━━ AVAILABLE RECORDS

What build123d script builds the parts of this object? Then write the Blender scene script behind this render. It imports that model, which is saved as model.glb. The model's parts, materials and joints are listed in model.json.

━━━━
━━ AVAILABLE RECORDS

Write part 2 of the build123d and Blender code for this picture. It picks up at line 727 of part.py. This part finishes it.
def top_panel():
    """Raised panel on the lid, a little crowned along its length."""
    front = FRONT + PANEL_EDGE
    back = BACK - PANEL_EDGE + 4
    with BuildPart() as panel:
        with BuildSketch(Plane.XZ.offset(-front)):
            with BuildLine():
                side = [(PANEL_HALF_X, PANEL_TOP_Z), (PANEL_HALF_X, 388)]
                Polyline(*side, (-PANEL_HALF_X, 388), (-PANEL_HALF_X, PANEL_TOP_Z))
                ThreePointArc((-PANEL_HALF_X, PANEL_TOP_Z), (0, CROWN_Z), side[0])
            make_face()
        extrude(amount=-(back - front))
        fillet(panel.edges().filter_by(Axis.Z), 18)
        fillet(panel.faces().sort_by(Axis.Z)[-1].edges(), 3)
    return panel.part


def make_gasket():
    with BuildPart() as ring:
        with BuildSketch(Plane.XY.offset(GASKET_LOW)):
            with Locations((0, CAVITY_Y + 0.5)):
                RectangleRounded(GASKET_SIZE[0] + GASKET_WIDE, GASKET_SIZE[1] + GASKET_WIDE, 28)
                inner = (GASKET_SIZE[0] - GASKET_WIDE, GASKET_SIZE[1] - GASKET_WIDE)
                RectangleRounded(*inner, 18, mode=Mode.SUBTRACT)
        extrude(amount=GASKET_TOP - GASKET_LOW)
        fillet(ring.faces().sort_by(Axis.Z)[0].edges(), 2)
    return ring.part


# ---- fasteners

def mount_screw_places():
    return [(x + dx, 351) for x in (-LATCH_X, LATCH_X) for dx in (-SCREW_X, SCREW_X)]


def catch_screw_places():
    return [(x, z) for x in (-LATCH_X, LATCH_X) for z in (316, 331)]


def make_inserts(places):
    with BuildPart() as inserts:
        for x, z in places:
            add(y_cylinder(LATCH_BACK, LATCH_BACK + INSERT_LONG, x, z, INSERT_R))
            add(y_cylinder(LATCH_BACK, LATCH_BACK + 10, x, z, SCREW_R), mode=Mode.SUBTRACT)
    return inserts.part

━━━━
━━ AVAILABLE RECORDS

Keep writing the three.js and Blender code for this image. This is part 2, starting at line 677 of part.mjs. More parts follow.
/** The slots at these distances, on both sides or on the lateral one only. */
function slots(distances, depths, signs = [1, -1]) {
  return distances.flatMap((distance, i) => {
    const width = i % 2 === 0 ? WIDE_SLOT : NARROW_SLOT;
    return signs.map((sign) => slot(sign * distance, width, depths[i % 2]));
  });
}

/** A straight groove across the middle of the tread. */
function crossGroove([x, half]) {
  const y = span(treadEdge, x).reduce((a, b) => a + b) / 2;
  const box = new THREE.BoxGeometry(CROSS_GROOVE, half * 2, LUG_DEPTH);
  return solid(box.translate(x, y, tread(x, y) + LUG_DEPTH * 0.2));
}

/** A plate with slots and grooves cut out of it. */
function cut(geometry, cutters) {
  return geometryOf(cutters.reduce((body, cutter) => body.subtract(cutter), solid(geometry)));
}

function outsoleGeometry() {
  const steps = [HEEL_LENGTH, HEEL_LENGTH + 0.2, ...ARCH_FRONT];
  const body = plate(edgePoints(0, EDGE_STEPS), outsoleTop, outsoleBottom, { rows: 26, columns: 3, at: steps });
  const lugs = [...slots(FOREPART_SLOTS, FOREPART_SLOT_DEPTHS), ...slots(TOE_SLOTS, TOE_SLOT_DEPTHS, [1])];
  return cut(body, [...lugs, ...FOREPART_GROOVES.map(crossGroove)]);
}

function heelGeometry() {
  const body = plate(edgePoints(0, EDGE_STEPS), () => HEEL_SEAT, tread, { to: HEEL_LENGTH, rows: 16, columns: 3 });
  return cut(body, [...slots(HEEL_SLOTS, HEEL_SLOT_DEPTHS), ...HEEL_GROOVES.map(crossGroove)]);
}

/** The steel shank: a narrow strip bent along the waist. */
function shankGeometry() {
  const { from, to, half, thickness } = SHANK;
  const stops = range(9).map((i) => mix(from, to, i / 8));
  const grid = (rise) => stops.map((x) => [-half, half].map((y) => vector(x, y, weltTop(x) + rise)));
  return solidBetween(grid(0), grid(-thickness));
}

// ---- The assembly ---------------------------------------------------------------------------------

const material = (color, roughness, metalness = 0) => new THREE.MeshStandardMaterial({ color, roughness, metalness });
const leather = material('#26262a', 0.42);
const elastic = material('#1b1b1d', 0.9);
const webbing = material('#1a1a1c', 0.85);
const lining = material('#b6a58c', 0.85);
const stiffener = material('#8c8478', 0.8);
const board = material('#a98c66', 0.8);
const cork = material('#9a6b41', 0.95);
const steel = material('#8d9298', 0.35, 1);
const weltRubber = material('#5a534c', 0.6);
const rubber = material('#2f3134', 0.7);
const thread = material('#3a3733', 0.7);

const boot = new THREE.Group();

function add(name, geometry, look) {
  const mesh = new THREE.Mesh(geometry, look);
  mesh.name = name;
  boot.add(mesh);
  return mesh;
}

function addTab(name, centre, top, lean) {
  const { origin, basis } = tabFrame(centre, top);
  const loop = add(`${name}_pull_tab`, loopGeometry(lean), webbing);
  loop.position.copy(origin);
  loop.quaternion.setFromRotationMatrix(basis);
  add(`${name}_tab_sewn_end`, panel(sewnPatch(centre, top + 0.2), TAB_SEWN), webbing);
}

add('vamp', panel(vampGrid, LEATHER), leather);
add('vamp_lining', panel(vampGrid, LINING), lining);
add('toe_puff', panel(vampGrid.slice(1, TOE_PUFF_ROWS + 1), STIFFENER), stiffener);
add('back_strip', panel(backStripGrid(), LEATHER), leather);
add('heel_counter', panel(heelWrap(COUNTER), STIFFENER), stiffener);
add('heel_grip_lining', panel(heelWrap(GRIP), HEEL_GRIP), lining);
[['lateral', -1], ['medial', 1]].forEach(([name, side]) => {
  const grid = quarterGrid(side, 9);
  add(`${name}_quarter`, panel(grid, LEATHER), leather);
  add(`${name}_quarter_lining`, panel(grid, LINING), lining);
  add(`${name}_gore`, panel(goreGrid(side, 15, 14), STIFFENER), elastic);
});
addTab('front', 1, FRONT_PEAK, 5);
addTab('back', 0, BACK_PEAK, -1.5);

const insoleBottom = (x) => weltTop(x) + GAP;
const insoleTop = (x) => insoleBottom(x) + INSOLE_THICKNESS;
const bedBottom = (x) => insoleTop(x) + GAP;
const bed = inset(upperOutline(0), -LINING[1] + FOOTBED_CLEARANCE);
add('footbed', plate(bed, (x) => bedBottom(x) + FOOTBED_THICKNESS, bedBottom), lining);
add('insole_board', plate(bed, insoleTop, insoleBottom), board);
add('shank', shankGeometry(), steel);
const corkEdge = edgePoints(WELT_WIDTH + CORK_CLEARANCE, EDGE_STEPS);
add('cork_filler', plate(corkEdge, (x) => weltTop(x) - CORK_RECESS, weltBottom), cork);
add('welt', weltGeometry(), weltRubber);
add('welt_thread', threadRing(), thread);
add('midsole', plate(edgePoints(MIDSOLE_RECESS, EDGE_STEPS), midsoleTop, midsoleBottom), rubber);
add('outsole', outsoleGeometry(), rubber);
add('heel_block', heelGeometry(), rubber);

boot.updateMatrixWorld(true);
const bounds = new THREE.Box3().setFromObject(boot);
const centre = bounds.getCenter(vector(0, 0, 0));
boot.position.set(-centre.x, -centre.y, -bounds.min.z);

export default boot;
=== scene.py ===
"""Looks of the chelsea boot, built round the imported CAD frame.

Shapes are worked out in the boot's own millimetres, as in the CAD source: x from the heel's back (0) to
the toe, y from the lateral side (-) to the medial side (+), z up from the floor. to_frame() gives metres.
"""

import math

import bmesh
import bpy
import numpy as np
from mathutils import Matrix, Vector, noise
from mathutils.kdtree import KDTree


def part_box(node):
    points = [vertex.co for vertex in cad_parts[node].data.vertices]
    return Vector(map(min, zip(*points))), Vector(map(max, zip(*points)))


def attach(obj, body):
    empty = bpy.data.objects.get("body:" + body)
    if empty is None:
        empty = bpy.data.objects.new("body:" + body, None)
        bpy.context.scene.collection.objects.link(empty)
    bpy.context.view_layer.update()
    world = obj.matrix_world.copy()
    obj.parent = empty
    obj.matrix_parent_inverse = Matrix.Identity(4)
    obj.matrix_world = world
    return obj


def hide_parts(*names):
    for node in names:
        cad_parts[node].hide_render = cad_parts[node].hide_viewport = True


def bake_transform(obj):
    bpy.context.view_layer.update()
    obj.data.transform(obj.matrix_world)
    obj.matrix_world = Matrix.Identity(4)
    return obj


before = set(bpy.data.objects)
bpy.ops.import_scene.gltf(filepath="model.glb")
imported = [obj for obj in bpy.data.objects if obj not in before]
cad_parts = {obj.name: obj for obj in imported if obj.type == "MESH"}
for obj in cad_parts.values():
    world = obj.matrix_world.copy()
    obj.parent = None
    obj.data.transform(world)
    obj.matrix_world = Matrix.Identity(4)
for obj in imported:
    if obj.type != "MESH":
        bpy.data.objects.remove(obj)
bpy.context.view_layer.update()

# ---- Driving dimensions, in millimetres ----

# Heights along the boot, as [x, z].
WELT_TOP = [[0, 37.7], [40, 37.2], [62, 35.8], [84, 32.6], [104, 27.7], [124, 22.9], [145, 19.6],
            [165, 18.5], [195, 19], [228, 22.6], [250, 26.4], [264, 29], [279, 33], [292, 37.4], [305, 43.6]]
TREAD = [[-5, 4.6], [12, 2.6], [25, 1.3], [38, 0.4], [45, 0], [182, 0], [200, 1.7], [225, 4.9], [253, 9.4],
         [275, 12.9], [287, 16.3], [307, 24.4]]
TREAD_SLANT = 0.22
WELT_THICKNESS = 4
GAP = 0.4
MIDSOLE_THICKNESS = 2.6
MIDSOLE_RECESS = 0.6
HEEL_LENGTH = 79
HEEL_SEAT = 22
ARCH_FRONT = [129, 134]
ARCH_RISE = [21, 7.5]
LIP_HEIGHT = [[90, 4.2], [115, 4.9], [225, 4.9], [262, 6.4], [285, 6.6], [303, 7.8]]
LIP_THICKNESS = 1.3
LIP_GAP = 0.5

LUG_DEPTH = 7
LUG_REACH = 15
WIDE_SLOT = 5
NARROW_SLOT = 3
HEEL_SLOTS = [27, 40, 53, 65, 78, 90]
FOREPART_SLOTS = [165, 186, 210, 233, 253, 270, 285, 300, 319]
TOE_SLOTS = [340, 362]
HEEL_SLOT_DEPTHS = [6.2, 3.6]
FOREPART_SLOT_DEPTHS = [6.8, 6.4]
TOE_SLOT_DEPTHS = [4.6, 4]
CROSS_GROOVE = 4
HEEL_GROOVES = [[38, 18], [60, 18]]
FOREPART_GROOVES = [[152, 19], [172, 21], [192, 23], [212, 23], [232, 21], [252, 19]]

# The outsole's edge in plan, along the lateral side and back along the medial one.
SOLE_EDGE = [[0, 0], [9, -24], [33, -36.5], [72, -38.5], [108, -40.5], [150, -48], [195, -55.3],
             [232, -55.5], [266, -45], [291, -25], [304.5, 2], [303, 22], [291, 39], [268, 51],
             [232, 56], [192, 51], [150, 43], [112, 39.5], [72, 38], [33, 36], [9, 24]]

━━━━

WRITTEN EXERCISE: This exercise asks for the lines from the line with "const insoleBottom = (x) => weltTop(x) + GAP;" to the line with "obj.matrix_world = world", both lines included, set down exactly and with nothing else.

THE RESPONSE:
const insoleBottom = (x) => weltTop(x) + GAP;
const insoleTop = (x) => insoleBottom(x) + INSOLE_THICKNESS;
const bedBottom = (x) => insoleTop(x) + GAP;
const bed = inset(upperOutline(0), -LINING[1] + FOOTBED_CLEARANCE);
add('footbed', plate(bed, (x) => bedBottom(x) + FOOTBED_THICKNESS, bedBottom), lining);
add('insole_board', plate(bed, insoleTop, insoleBottom), board);
add('shank', shankGeometry(), steel);
const corkEdge = edgePoints(WELT_WIDTH + CORK_CLEARANCE, EDGE_STEPS);
add('cork_filler', plate(corkEdge, (x) => weltTop(x) - CORK_RECESS, weltBottom), cork);
add('welt', weltGeometry(), weltRubber);
add('welt_thread', threadRing(), thread);
add('midsole', plate(edgePoints(MIDSOLE_RECESS, EDGE_STEPS), midsoleTop, midsoleBottom), rubber);
add('outsole', outsoleGeometry(), rubber);
add('heel_block', heelGeometry(), rubber);

boot.updateMatrixWorld(true);
const bounds = new THREE.Box3().setFromObject(boot);
const centre = bounds.getCenter(vector(0, 0, 0));
boot.position.set(-centre.x, -centre.y, -bounds.min.z);

export default boot;
=== scene.py ===
"""Looks of the chelsea boot, built round the imported CAD frame.

Shapes are worked out in the boot's own millimetres, as in the CAD source: x from the heel's back (0) to
the toe, y from the lateral side (-) to the medial side (+), z up from the floor. to_frame() gives metres.
"""

import math

import bmesh
import bpy
import numpy as np
from mathutils import Matrix, Vector, noise
from mathutils.kdtree import KDTree


def part_box(node):
    points = [vertex.co for vertex in cad_parts[node].data.vertices]
    return Vector(map(min, zip(*points))), Vector(map(max, zip(*points)))


def attach(obj, body):
    empty = bpy.data.objects.get("body:" + body)
    if empty is None:
        empty = bpy.data.objects.new("body:" + body, None)
        bpy.context.scene.collection.objects.link(empty)
    bpy.context.view_layer.update()
    world = obj.matrix_world.copy()
    obj.parent = empty
    obj.matrix_parent_inverse = Matrix.Identity(4)
    obj.matrix_world = world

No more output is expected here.